=== WHAT THE EXERCISE ASKS ===
Repeat, without any change, the entries presented below.

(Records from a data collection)
** BEGIN **
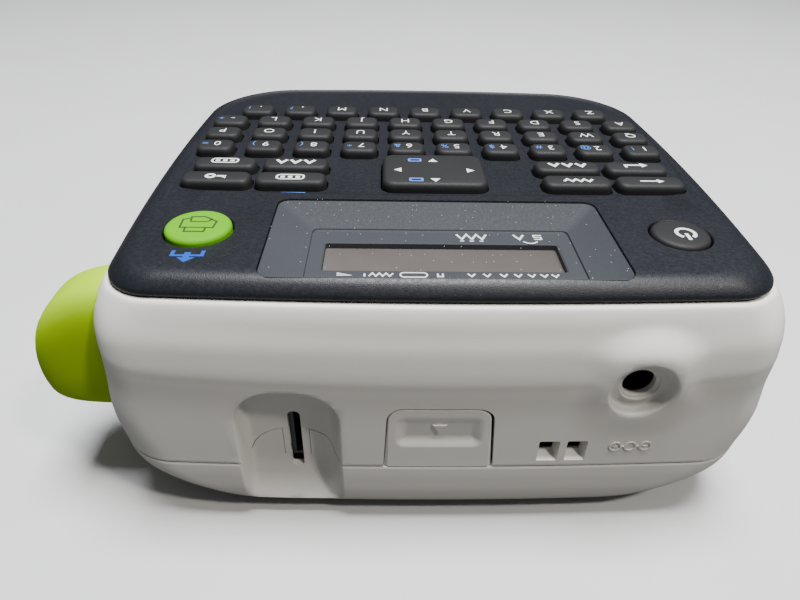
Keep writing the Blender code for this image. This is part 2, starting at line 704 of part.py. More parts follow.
# ---- power --------------------------------------------------------------------------------------
def dc_jack():
    start = (JACK_X, JACK_BACK_Y, JACK_Z)
    body = cylinder(start, JACK_FACE_Y - JACK_BACK_Y, JACK_RADIUS, "Y", 20)
    jack = solid("dc_jack", body, "black_plastic", (JACK_X, JACK_FACE_Y, JACK_Z))
    hole = cylinder((JACK_X, JACK_BACK_Y + 2.0, JACK_Z), 20.0, JACK_HOLE_RADIUS, "Y", 20)
    combine(jack, solid("jack_hole", hole))
    pin = cylinder((JACK_X, JACK_BACK_Y + 1.0, JACK_Z), JACK_FACE_Y - JACK_BACK_Y - 2.0, 0.75, "Y", 10)
    combine(jack, solid("jack_pin", pin), "UNION")


def batteries():
    tray = box((-49.0, -44.0, 8.0), (49.0, -11.2, 17.6))
    holder = solid("battery_tray", tray, "grey_plastic")
    cuts = box((-47.7, -60.0, 0.0), (47.7, 0.0, 16.4))
    combine(holder, solid("tray_channel", cuts))
    corners = bmesh.new()
    for side in (-1, 1):
        low, high = sorted((side * 44.5, side * 60.0))
        box((low, -60.0, 0.0), (high, -39.5, 20.0), shape=corners)
    combine(holder, solid("tray_corners", corners))

    for side, name in ((1, "battery_contacts_right"), (-1, "battery_contacts_left")):
        low, high = sorted((side * 46.6, side * 47.2))
        strip = solid(name, box((low, -40.5, 8.2), (high, -14.0, 14.8)), "steel")
        bumps = bmesh.new()
        for y in CELL_Y:
            start = 45.4 if side > 0 else -46.9
            radii = (1.2, 3.2) if side > 0 else (3.2, 1.2)
            cylinder((start, y, CELL_Z), 1.5, radii[0], "X", 10, radii[1], shape=bumps)
        combine(strip, solid(name + "_bumps", bumps), "UNION")

    number = 0
    for side in (1, -1):
        for i, y in enumerate(CELL_Y):
            number += 1
            cell(f"battery_cell_{number}", side * CELL_MIDDLE_X, y, flip=bool(i % 2))


def cell(name, middle_x, y, flip):
    """A turned can with its positive nub at +Z, then laid along X."""
    half = CELL_LENGTH / 2
    points = ((0.0, half), (1.9, half), (1.9, half - 0.9), (CELL_RADIUS - 0.4, half - 0.9))
    points += ((CELL_RADIUS, half - 1.4), (CELL_RADIUS, -half + 0.4))
    points += ((CELL_RADIUS - 0.4, -half), (0.0, -half))
    shape = bmesh.new()
    corners = [shape.verts.new((radius * MM, 0.0, height * MM)) for radius, height in points]
    for above, below in zip(corners, corners[1:]):
        shape.edges.new((above, below))
    mesh = bpy.data.meshes.new(name)
    shape.to_mesh(mesh)
    shape.free()
    item = bpy.data.objects.new(name, mesh)
    item.location = Vector((middle_x, y, CELL_Z)) * MM
    item.rotation_euler = (0.0, math.radians(-90 if flip else 90), 0.0)
    add_screw(item, 12)
    place(item, "cell_jacket")


# ---- mechanism ----------------------------------------------------------------------------------
def mechanism_plate():
    outline = ((12.0, -14.0), (51.0, -14.0), (51.0, 18.0), (42.0, 18.0), (42.0, 40.0), (12.0, 40.0))
    plate = solid("mechanism_plate", prism(outline, "Z", *PLATE_Z), "steel")
    posts = bmesh.new()
    for place_xy in (DRIVE_PLACE, IDLER_PLACE):
        cylinder((*place_xy, PLATE_Z[0] + 0.3), SHAFT_TOP - PLATE_Z[0] - 0.3, 1.5, sides=12, shape=posts)
    box((36.6, 24.0, 15.5), (37.8, 32.0, PLATE_Z[0] + 0.5), shape=posts)
    combine(plate, solid("plate_posts", posts), "UNION")
    holes = bmesh.new()
    for place_xy in (PLATEN_PLACE, TAKE_UP_PLACE, MOTOR_PLACE):
        cylinder((*place_xy, PLATE_Z[0] - 2), 5.0, 1.8, sides=14, shape=holes)
    combine(plate, solid("plate_holes", holes))


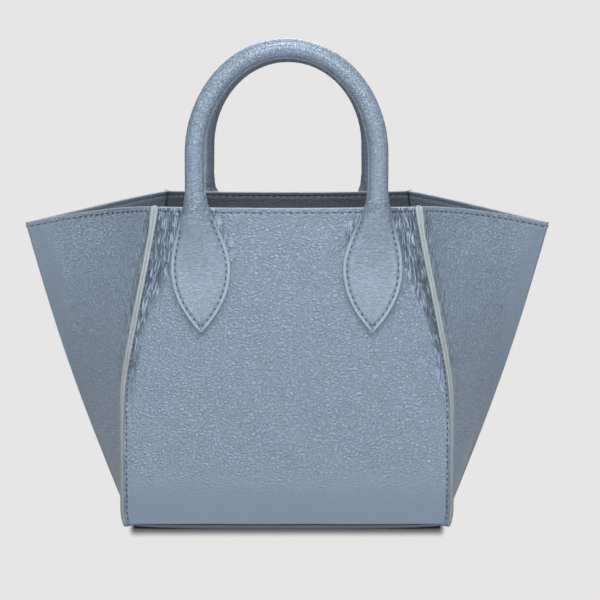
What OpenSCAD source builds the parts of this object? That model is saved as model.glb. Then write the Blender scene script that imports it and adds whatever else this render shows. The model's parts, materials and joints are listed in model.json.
** END **
=== RESULT ===
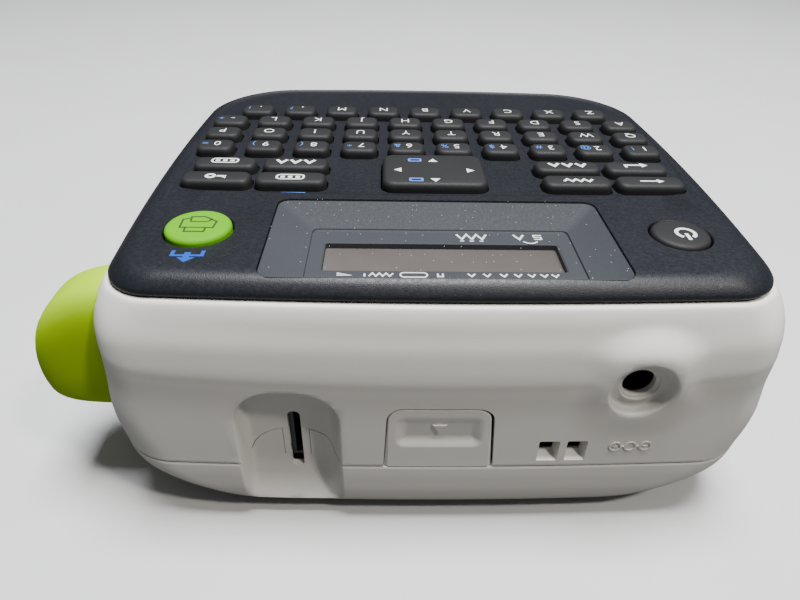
Keep writing the Blender code for this image. This is part 2, starting at line 704 of part.py. More parts follow.
# ---- power --------------------------------------------------------------------------------------
def dc_jack():
    start = (JACK_X, JACK_BACK_Y, JACK_Z)
    body = cylinder(start, JACK_FACE_Y - JACK_BACK_Y, JACK_RADIUS, "Y", 20)
    jack = solid("dc_jack", body, "black_plastic", (JACK_X, JACK_FACE_Y, JACK_Z))
    hole = cylinder((JACK_X, JACK_BACK_Y + 2.0, JACK_Z), 20.0, JACK_HOLE_RADIUS, "Y", 20)
    combine(jack, solid("jack_hole", hole))
    pin = cylinder((JACK_X, JACK_BACK_Y + 1.0, JACK_Z), JACK_FACE_Y - JACK_BACK_Y - 2.0, 0.75, "Y", 10)
    combine(jack, solid("jack_pin", pin), "UNION")


def batteries():
    tray = box((-49.0, -44.0, 8.0), (49.0, -11.2, 17.6))
    holder = solid("battery_tray", tray, "grey_plastic")
    cuts = box((-47.7, -60.0, 0.0), (47.7, 0.0, 16.4))
    combine(holder, solid("tray_channel", cuts))
    corners = bmesh.new()
    for side in (-1, 1):
        low, high = sorted((side * 44.5, side * 60.0))
        box((low, -60.0, 0.0), (high, -39.5, 20.0), shape=corners)
    combine(holder, solid("tray_corners", corners))

    for side, name in ((1, "battery_contacts_right"), (-1, "battery_contacts_left")):
        low, high = sorted((side * 46.6, side * 47.2))
        strip = solid(name, box((low, -40.5, 8.2), (high, -14.0, 14.8)), "steel")
        bumps = bmesh.new()
        for y in CELL_Y:
            start = 45.4 if side > 0 else -46.9
            radii = (1.2, 3.2) if side > 0 else (3.2, 1.2)
            cylinder((start, y, CELL_Z), 1.5, radii[0], "X", 10, radii[1], shape=bumps)
        combine(strip, solid(name + "_bumps", bumps), "UNION")

    number = 0
    for side in (1, -1):
        for i, y in enumerate(CELL_Y):
            number += 1
            cell(f"battery_cell_{number}", side * CELL_MIDDLE_X, y, flip=bool(i % 2))


def cell(name, middle_x, y, flip):
    """A turned can with its positive nub at +Z, then laid along X."""
    half = CELL_LENGTH / 2
    points = ((0.0, half), (1.9, half), (1.9, half - 0.9), (CELL_RADIUS - 0.4, half - 0.9))
    points += ((CELL_RADIUS, half - 1.4), (CELL_RADIUS, -half + 0.4))
    points += ((CELL_RADIUS - 0.4, -half), (0.0, -half))
    shape = bmesh.new()
    corners = [shape.verts.new((radius * MM, 0.0, height * MM)) for radius, height in points]
    for above, below in zip(corners, corners[1:]):
        shape.edges.new((above, below))
    mesh = bpy.data.meshes.new(name)
    shape.to_mesh(mesh)
    shape.free()
    item = bpy.data.objects.new(name, mesh)
    item.location = Vector((middle_x, y, CELL_Z)) * MM
    item.rotation_euler = (0.0, math.radians(-90 if flip else 90), 0.0)
    add_screw(item, 12)
    place(item, "cell_jacket")


# ---- mechanism ----------------------------------------------------------------------------------
def mechanism_plate():
    outline = ((12.0, -14.0), (51.0, -14.0), (51.0, 18.0), (42.0, 18.0), (42.0, 40.0), (12.0, 40.0))
    plate = solid("mechanism_plate", prism(outline, "Z", *PLATE_Z), "steel")
    posts = bmesh.new()
    for place_xy in (DRIVE_PLACE, IDLER_PLACE):
        cylinder((*place_xy, PLATE_Z[0] + 0.3), SHAFT_TOP - PLATE_Z[0] - 0.3, 1.5, sides=12, shape=posts)
    box((36.6, 24.0, 15.5), (37.8, 32.0, PLATE_Z[0] + 0.5), shape=posts)
    combine(plate, solid("plate_posts", posts), "UNION")
    holes = bmesh.new()
    for place_xy in (PLATEN_PLACE, TAKE_UP_PLACE, MOTOR_PLACE):
        cylinder((*place_xy, PLATE_Z[0] - 2), 5.0, 1.8, sides=14, shape=holes)
    combine(plate, solid("plate_holes", holes))


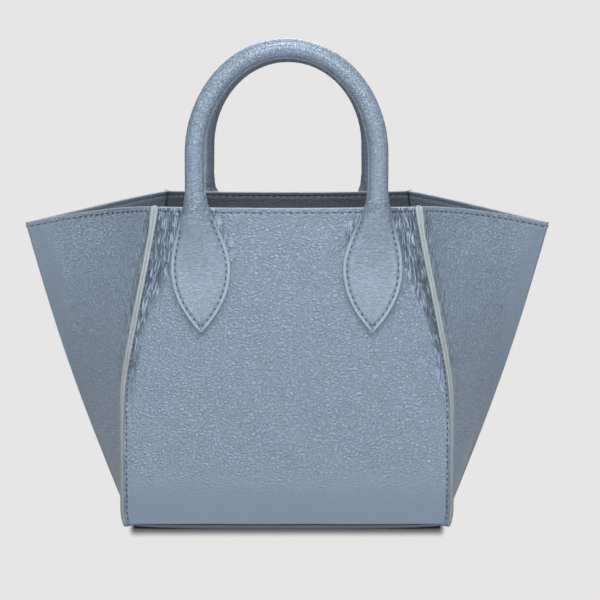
What OpenSCAD source builds the parts of this object? That model is saved as model.glb. Then write the Blender scene script that imports it and adds whatever else this render shows. The model's parts, materials and joints are listed in model.json.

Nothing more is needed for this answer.